Irmã de Dinaleza Santana, uma desaparecida política, a militante afirma que a paralisação prejudica os trabalhos, além de prolongar a expectativa dos familiares, que não conseguem respostas sobre o paradeiro de seus entes.

"A gente vem enfrentando todas essas dificuldades, passa por governo autoritário, passa por governo que faz apologia a torturador, passa por governos democráticos, e continua sempre passando por essa dificuldade do não reconhecimento", diz.

Além da recriação da comissão, a militante espera que haja uma ação que resulte na abertura dos arquivos militares sobre o período da repressão.

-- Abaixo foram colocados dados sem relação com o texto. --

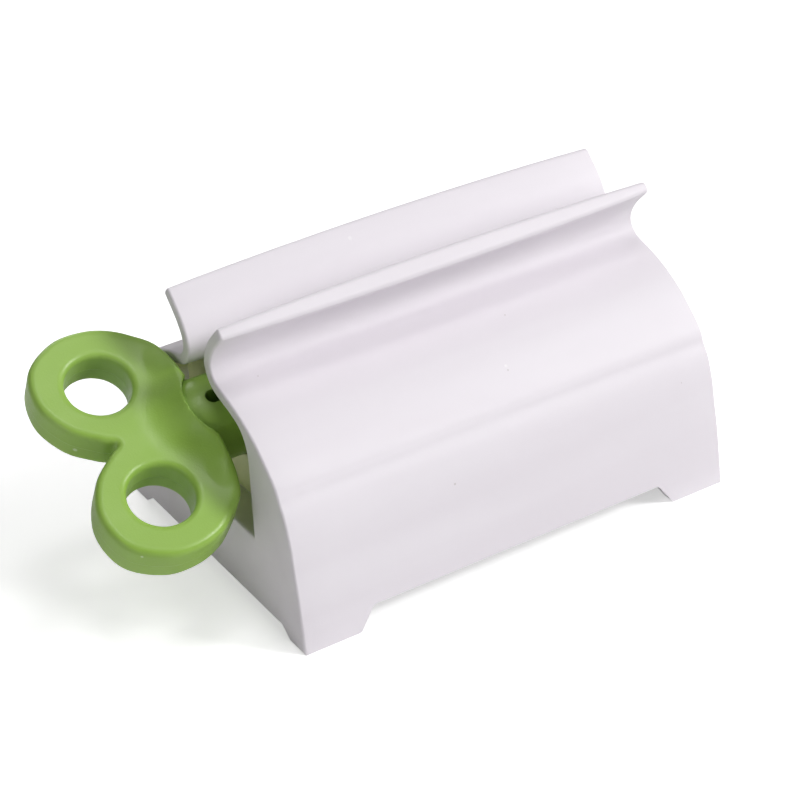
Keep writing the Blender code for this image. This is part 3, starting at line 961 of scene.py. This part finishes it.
def buildWorld(values):
    # plain white for the camera, and the weaker ambient light for all other rays
    world = bpy.data.worlds.new("studio")
    bpy.context.scene.world = world
    world.use_nodes = True
    nodes, links = world.node_tree.nodes, world.node_tree.links
    background = nodes["Background"]
    background.inputs["Color"].default_value = (1.0, 1.0, 1.0, 1.0)
    path = nodes.new("ShaderNodeLightPath")
    strength = nodes.new("ShaderNodeMapRange")
    strength.inputs["To Min"].default_value = values["ambient"]
    strength.inputs["To Max"].default_value = 1.0
    links.new(path.outputs["Is Camera Ray"], strength.inputs["Value"])
    links.new(strength.outputs["Result"], background.inputs["Strength"])


def buildLamps(values):
    aim = Vector((0, 0, values["aimHeight"]))
    for name, direction, distance, size, share in values["lamps"]:
        towards = Vector(direction).normalized()
        deselectAll()
        bpy.ops.object.light_add(type="AREA", location=towards * distance + aim)
        lamp = bpy.context.active_object
        lamp.name = name
        lamp.data.size = size
        # a share of 1 would light white paper that faces the lamp to plain white
        lamp.data.energy = math.pi ** 2 * distance ** 2 * share
        lamp.rotation_euler = towards.to_track_quat("Z", "Y").to_euler()


# the photograph's view: degrees, metres, and millimetres for the lens and the sensor
view = {
    "azimuth": 30.573,
    "elevation": 31.551,
    "roll": -3.352,
    "distance": 0.45012,
    "focal": 110.34,
    "target": (-0.003217, 0.002315, 0.018899),
    "sensorWidth": 36,
    "clipNear": 0.01,
    "clipFar": 20,
}


def buildCamera(values):
    azimuth, elevation, roll = (math.radians(values[name]) for name in ("azimuth", "elevation", "roll"))
    forward = Vector((math.sin(azimuth) * math.cos(elevation), math.cos(azimuth) * math.cos(elevation),
                      -math.sin(elevation)))
    level = Vector((math.cos(azimuth), -math.sin(azimuth), 0))
    upright = level.cross(forward)
    right = level * math.cos(roll) + upright * math.sin(roll)
    up = upright * math.cos(roll) - level * math.sin(roll)
    turned = Matrix((right, up, -forward)).transposed().to_4x4()
    turned.translation = Vector(values["target"]) + Vector((middleX, 0, 0)) - forward * values["distance"]
    deselectAll()
    bpy.ops.object.camera_add()
    camera = bpy.context.active_object
    camera.matrix_world = turned
    camera.data.sensor_width = values["sensorWidth"]
    camera.data.lens = values["focal"]
    camera.data.clip_start = values["clipNear"]
    camera.data.clip_end = values["clipFar"]
    bpy.context.scene.camera = camera


buildFloor(studio)
buildWorld(studio)
buildLamps(studio)
buildCamera(view)
bpy.context.scene.view_settings.view_transform = "Standard"
print("studio ready")
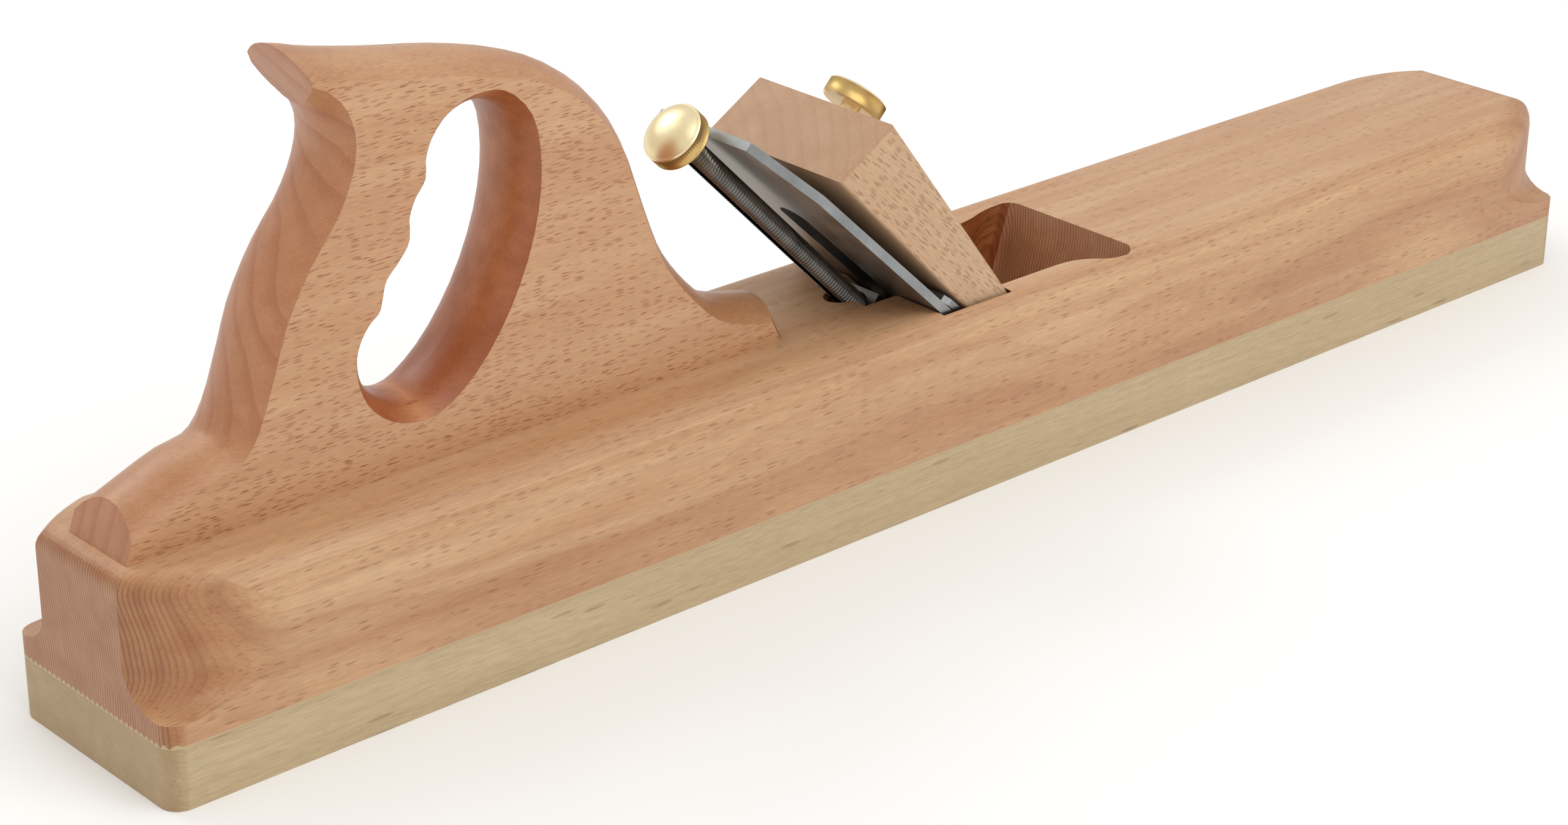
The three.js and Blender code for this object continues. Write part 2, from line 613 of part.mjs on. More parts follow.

A recriação da comissão ocorre ainda num momento em que o governo Lula busca pacificar e normalizar a relação com as Forças Armadas, após quatro anos de Bolsonaro.

Lula iniciou seu terceiro mandato com uma demissão do então comandante do Exército, após crise de confiança. Semanas antes, manifestantes golpistas que estavam acampados em frente a quarteis invadiram e depredaram a sede dos três Poderes, ampliando a tensão.

O tema da ditadura militar e, sobretudo, das vítimas do regime é sempre sensível aos fardados.

Na última gestão do colegiado, antes do desmonte no governo Bolsonaro, uma das principais missões era a de retificar atestados de óbito, incluindo como causa da morte "morte violenta causada por perseguição do Estado".

Foi justamente em uma dessas retificações, em 2019, que o então presidente resolveu desmontar o colegiado.

À época, no primeiro ano de governo, a comissão tinha determinado a correção do atestado de óbito de Fernando Santa Cruz, que desapareceu junto com o amigo Eduardo Collier Filho em 1974, depois de serem presos por agentes da repressão.

O objetivo da medida era que o atestado registrasse que Santa Cruz foi vítima da violência de Estado. Mas, como resposta, Bolsonaro trocou 4 dos 7 integrantes do grupo. Entrou, por exemplo, Marco Vinicius Pereira de Carvalho, que é ligado a Damares Alves, hoje senadora pelo Republicanos-DF e ex-ministra de Bolsonaro.

Santa Cruz e Collier Filho fazem parte de uma lista de 243 desaparecidos políticos feita pela Comissão Nacional da Verdade. A busca pelo paradeiro dos corpos ainda não localizados tem várias frentes inconclusas --inclusive por entraves que antecedem a gestão Bolsonaro.

A procuradora federal Eugênia Gonzaga estava à frente dos trabalhos na época, e integrantes do governo Lula sinalizaram sua recondução ao cargo, após ter sido afastada em 2019.

A exemplo dela, outros integrantes daquela formação também devem ser reconduzidos. Com isso, a ideia, segundo interlocutores, é repor o que fora desfeito.

Quando reinstalada, os trabalhos da comissão devem dar sequência às retificações de atestados de óbito e continuar com os trabalhos na vala clandestina de Perus, descoberta na zona norte de São Paulo nos anos 1990.

O conjunto encontrado em Perus é composto por 1.049 caixas com ossadas, hoje sob os cuidados do Centro de Antropologia e Arqueologia Forense (Caaf) da Unifesp, que capitaneia as pesquisas.

Quando Bolsonaro trocou a procuradora federal pelo aliado de Damares à frente do colegiado, esse foi praticamente o único trabalho que teve continuidade, porque o caso estava judicializado.

O colegiado deve ainda abrir frente para novos reconhecimentos, como de camponeses e de indígenas, até hoje não reconhecidos individualmente como vítimas do estado.